By The Way, though, this seems like a little teachable moment for Fiance. While I think the Blue Label is fine, I would ask him if he ever thinks his friends is going to eat any food from that blender. If this guy’s Fiance is getting cooking items, how did the friend become the unwilling victim of all that food being made in the house?
Post # 36
I was just reading Miss Manners, and even she suggests that a case of champagne is a nice wedding gift. And you are certainly not required to buy something off a registry — what to buy for a gift is 100% up to the giver. And the only appropriate reply when receiving a gift is "Thank you. How thoughtful!"
A great bottle of scotch is always a wonderful way to say congrats! (unless it’s a baby shower, or something).
Post # 37
I say give cautiously. Before I was older and wiser, I used to give really nice bottles of wine all the time and get them signed by the wine maker (I was in the wine biz) and one time I didn’t even get a thank you note and I know it was becaused the bride was pissed. Is there a smaller sized bottle that’s less expensive you could give, along with another more traditional gift?
Post # 38
- Wedding: September 2009 - City Hall
Go for it. I got a friend a case of his favorite beer. Maybe not the most classy wedding gift, but he really loved the thought that went in to it. (It’s a beer that wasn’t available in his city though so it isn’t as though I just went and bought a case of MGD .)
Post # 39
I’m chiming in late here b/c I missed this thread earlier. My feeling is that I get a little offended when people make comments like "all the registry was for the bride" (and I did long before we got engaged). Yes, it might be hard to imagine that your college buddy wants a blender, and maybe he doesn’t right now, but the point of wedding gifts, imho, is to help a couple establish themselves. If the groom really hated the idea of a blender, he should have said so and then he should probably refuse to ever eat or drink anything created with that blender. Okay, maybe the bride cares more about kitchen stuff than the groom, but presumably the meals created with the kitchen stuff will be consumed by both people, so it’s not really a gift to the bride. And regardless, I also don’t think it’s fair to pass judgment on the registry and who chose it. My Fiance was pretty picky about a lot of items on it, so for example, the china pattern we’ve picked out was his choice though I’m sure no one would suspect that. And By The Way, he’s super excited about a high powered blender for making drinks.
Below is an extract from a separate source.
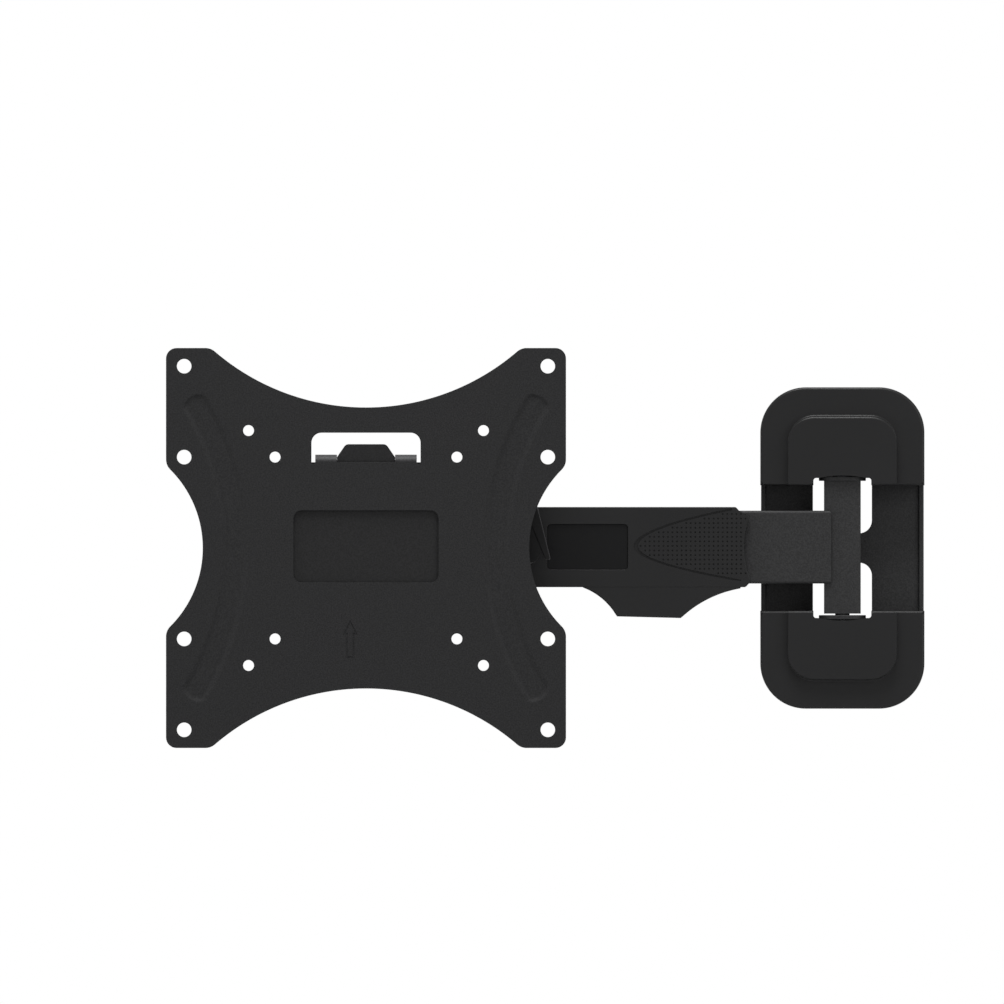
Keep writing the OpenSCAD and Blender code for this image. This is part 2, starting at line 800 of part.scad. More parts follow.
module elbow_nut() color(zinc) {
  z = channel_z[0] - elbow_washer_t - elbow_nut_h;
  difference() {
    hex_z(elbow_x, arm_y, z, z + elbow_nut_h, elbow_nut_af);
    rod_z(elbow_x, arm_y, z - 1, z + elbow_nut_h + 1, elbow_d / 2 + press_gap);
  }
}

module front_knuckle() color(steel_dark) knuckle(head_x);
module front_bushes() color(nylon) knuckle_bushes(head_x);
module front_thrust_washer() color(nylon) thrust_washer(head_x);

// ---------- swivel head ----------

module head_pivot_bolt() color(zinc) pivot_bolt(head_x);
module head_pivot_nut() color(zinc) pivot_nut(head_x);
module head_pivot_washers() color(zinc) pivot_washers(head_x);

// An ear seen from the side, from depth y0 to its round end about the tilt axis.
module ear_outline(y0, hole_r) {
  difference() {
    union() {
      translate([min(y0, tilt_y), -ear_r]) square([abs(y0 - tilt_y), 2 * ear_r]);
      translate([tilt_y, 0]) circle(ear_r);
    }
    translate([tilt_y, 0]) circle(hole_r);
  }
}

// A cross-shaped plate: a middle of w by h and two wings of half height ear_r.
module cross_outline(w, h, wing_w) {
  square([w, h], center = true);
  square([wing_w, 2 * ear_r], center = true);
}

// Two tabs that reach back round the knuckle, and two ears that reach forward to the tilt axis.
module swivel_bracket() color(steel_dark)
  translate([head_x, 0, 0]) {
    mid_h = 2 * (tab_out - bend_out);
    wing_w = swivel_w - 2 * bend_out;
    front_slab(web_back_y, plate_t) cross_outline(swivel_mid_w, mid_h, wing_w);
    for (s = [0, 1]) {
      mirror([0, 0, s]) swivel_tab();
      mirror([s, 0, 0]) swivel_ear();
    }
  }

module swivel_tab() {
  bend_y = web_back_y + bend_r;
  back_y = arm_y + tab_past;
  difference() {
    union() {
      side_slab(-swivel_mid_w / 2, swivel_mid_w)
        translate([bend_y, tab_in - bend_r]) quarter_ring(bend_r, bend_out, -1, 1);
      top_slab(tab_in, plate_t) {
        translate([0, bend_y]) gate(tab_w, back_y - bend_y, 0, window_r);
        translate([-swivel_mid_w / 2, bend_y]) square([swivel_mid_w, 6]);
      }
    }
    rod_z(0, arm_y, -far / 2, far / 2, pivot_d / 2 + 2 * run_gap);
  }
}

module swivel_ear() {
  out_x = swivel_w / 2;
  bend_y = web_front_y - bend_r;
  top_slab(-ear_r, 2 * ear_r)
    translate([out_x - bend_out, bend_y]) quarter_ring(bend_r, bend_out, 1, 1);
  side_slab(out_x - plate_t, plate_t) ear_outline(bend_y, tilt_d / 2 + 2 * run_gap);
}

tilt_bolt_head_h = 5.3;
tilt_bolt_af = 13;

module tilt_bolt() color(zinc)
  translate([head_x, 0, 0]) {
    head_x1 = -tilt_ear_out - washer_t;
    rod_x(tilt_y, 0, head_x1 - weld_eps, hub_end - 2, tilt_d / 2);
    translate([head_x1, tilt_y, 0]) rotate([0, -90, 0])
      cylinder(h = tilt_bolt_head_h, r = tilt_bolt_af / sqrt(3), $fn = 6);
  }

module tilt_spacer() color(zinc)
  translate([head_x, 0, 0]) difference() {
    l = swivel_w / 2 - plate_t;
    rod_x(tilt_y, 0, -l, l, spacer_d / 2);
    rod_x(tilt_y, 0, -l - 1, l + 1, tilt_d / 2 + 2 * run_gap);
  }

// ---------- tilt bracket ----------

// A slot for one guide. It is long enough for the roll, and high enough for the guide's curved path.
module guide_slot() {
  reach = guide_r * sin(roll_deg + 0.4);
  rise = guide_r * (1 - cos(roll_deg + 0.4)) / 2;
  r = guide_d / 2 + rise + run_gap;
  translate([0, guide_r - rise]) {
    square([2 * reach, 2 * r], center = true);
    for (s = [-1, 1]) translate([s * reach, 0]) circle(r);
  }
}

module tilt_bracket() color(steel_dark)
  translate([head_x, 0, 0]) {
    wing_w = 2 * (tilt_ear_out - bend_out);
    bend_y = tilt_back_y + bend_r;
    difference() {
      front_slab(tilt_back_y, plate_t)
        cross_outline(tilt_mid_w, tilt_mid_h, wing_w);
      front_slab(tilt_back_y + 1, plate_t + 2) {
        circle(stud_d / 2 + run_gap);
        for (s = [0, 1]) mirror([0, s]) guide_slot();
      }
    }
    for (s = [0, 1])
      mirror([s, 0, 0]) {
        top_slab(-ear_r, 2 * ear_r)
          translate([tilt_ear_out - bend_out, bend_y]) quarter_ring(bend_r, bend_out, 1, -1);
        side_slab(tilt_ear_in, plate_t) ear_outline(bend_y, tilt_d / 2 + run_gap);
      }
  }

module tilt_washers() color(nylon)
  translate([head_x, 0, 0])
    for (s = [0, 1])
      mirror([s, 0, 0]) difference() {
        rod_x(tilt_y, 0, swivel_w / 2 + run_gap, tilt_ear_in, ear_r - 1);
        rod_x(tilt_y, 0, 0, far, tilt_d / 2 + run_gap);
      }

roll_nut_h = 5;
roll_nut_af = 13;
roll_nut_washer_r = 8;
roll_disc_r = 20;

module roll_nut() color(zinc)
  difference() {
    translate([head_x, tilt_back_y + washer_t + roll_nut_h, 0]) rotate([90, 0, 0])
      cylinder(h = roll_nut_h, r = roll_nut_af / sqrt(3), $fn = 6);
    rod_y(head_x, 0, 0, -far, stud_d / 2 + press_gap);
  }

// One washer under the nut and one between the tilt bracket and the head plate.
module roll_washers() color(nylon)
  for (w = [
    [tilt_back_y + washer_t, washer_t, roll_nut_washer_r],
    [tilt_front_y, roll_washer_t - run_gap, roll_disc_r]
  ])
    difference() {
      rod_y(head_x, 0, w[0], w[0] - w[1], w[2]);
      rod_y(head_x, 0, 0, -far, stud_d / 2 + run_gap);
    }

// ---------- clamp lever ----------

lever_x0 = tilt_ear_out + washer_t;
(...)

That said, I don’t think that alcohol is a no-no per se. We got friends of my FI’s a very nice bottle of wine and a nice decanter (which they promptly returned and told us they did so…). But we knew that they *both* would like the wine. If you’re talking about buying a bottle of scotch for the *groom* and then appeasing the bride with some glasses, that really doesn’t seem like a wedding gift to me. I think it’s a nice gesture and if your Fiance wants to give him the bottle before or after the wedding go for it. But, as someone who hates scotch at any price (incl. JW Blue), it would really bother me if someone addressed a gift to me and my Fiance knowing that I probably wouldn’t like it.
Post # 40
My parents did this years ago for a couple where they were much closer to the groom (and the groom and my dad were Scotch-drinking buddies!). They gave them a nice bottle (I forget what) and some really nice scotch glasses. The bride didnt’ really care (I think she thought it was funny, iirc), but the groom LOVED it, and noted that, of all the gifts they got off the registry, most were really "for" his wife (kitchen stuff, dishes, etc) and this one was "for" him in a particular way. I say, go for it!
Post # 41
Etiquette dictates that attendance at a wedding does not mandate a gift, so I think ANY gift you give would be appreciated (as long as it’s not like… some random re-gift you inherited from Grandma). You only need one gift from the two of you. Unless the bride totally abstains from drinking, I don’t think this is offensive or inappropriate at all.
Post # 42
- Wedding: April 2020 - The Grand Old House, Grand Cayman
omg WE got a bottle of johnny walker blue for our wedding! mr. K’s brother gave it to him at his bachelor party! i won’t touch the stuff, but i wasn’t offended that the gift is really just for him.